Newswire: 5/30/20

  • Call it the “reverse boomerang” effect: A growing number of older adults are moving in with their adult kids, often for financial reasons. This phenomenon is only going to continue rising as more Boomers reach the end of their working lives without retirement savings. (The New York Times)
    • NH: The vast majority of intergenerational households consist of Millennials living with their parents. But the number of parents moving in with their adult children has also risen since the 90s. Out of all intergenerational households, 14% are parents living in their adult children’s homes. This share was only 7% in 1995. Yes the share is small, but it is rising.
    • The NYT attributes this to the shrinking wealth of today’s elderly.

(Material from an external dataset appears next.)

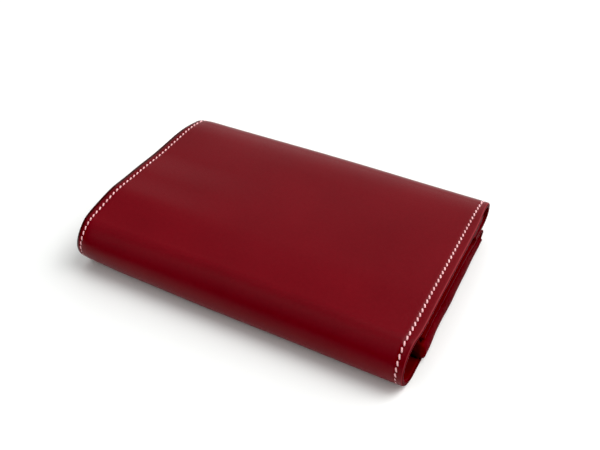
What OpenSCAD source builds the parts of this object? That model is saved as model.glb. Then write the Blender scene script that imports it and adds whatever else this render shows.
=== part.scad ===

If you read my piece last week, you know that late-wave Boomers have measly retirement savings. 55% of 55-64-year olds have less than $10K put away for retirement. Moving in with their children may be the only way they can pay the bills. See “Boomers Are Way Behind on Retirement Savings.”
    • While money is most certainly a driver, the NYT misses another reason more parents are living with their children… the demise of the nuclear family. Rising rates of separation and divorce over the last several decades have created a lot more single seniors living alone--and a lot more young single parents (typically young women) raising children alone. Both single seniors and young single parents can both help each other by sharing the same home. In this case, moving into the adult child's home wasn’t primarily about the money but about helping to repair the broken family unit. See “The Grandparent Generation.”
    • Of course none of this could be possible without the high level of personal comfort between Millennials and Boomers. Back in the 80s, few Boomers--no matter how desperate their situation--were willing to move in with their GI parents. But today, many Boomers and Millennials not only get along but enjoy each other's company. Today, parents and grown children moving in together is losing their stigma. Indeed, it is on its way to becoming a new norm.

DID YOU KNOW?

Everybody’s Got to Learn Inside. With schools closed during the pandemic, kids and teens have gone from learning in classrooms to learning on Zoom. And according to The Wall Street Journal, adults are joining them there. Demand for online adult education has gone through the roof in recent weeks, with cooped-up learners flocking to websites like Skillshare, Coursera, and Udemy. The number of daily viewers and minutes spent on Skillshare, which offers paid video lessons, have more than tripled compared to last year. Enrollment for Coursera’s classes are up 600%, while enrollment on Udemy has quadrupled. The surge in new visitors has been about evenly split between those learning for professional reasons and for fun. The subject that has seen the biggest rise in enrollment on Udemy is technical drawing (up 900%), followed by a mix of subjects including Pilates, the ukelele, and Microsoft Teams. Courses without teachers are thriving, too: Duolingo and Codecademy have also seen their numbers double since March.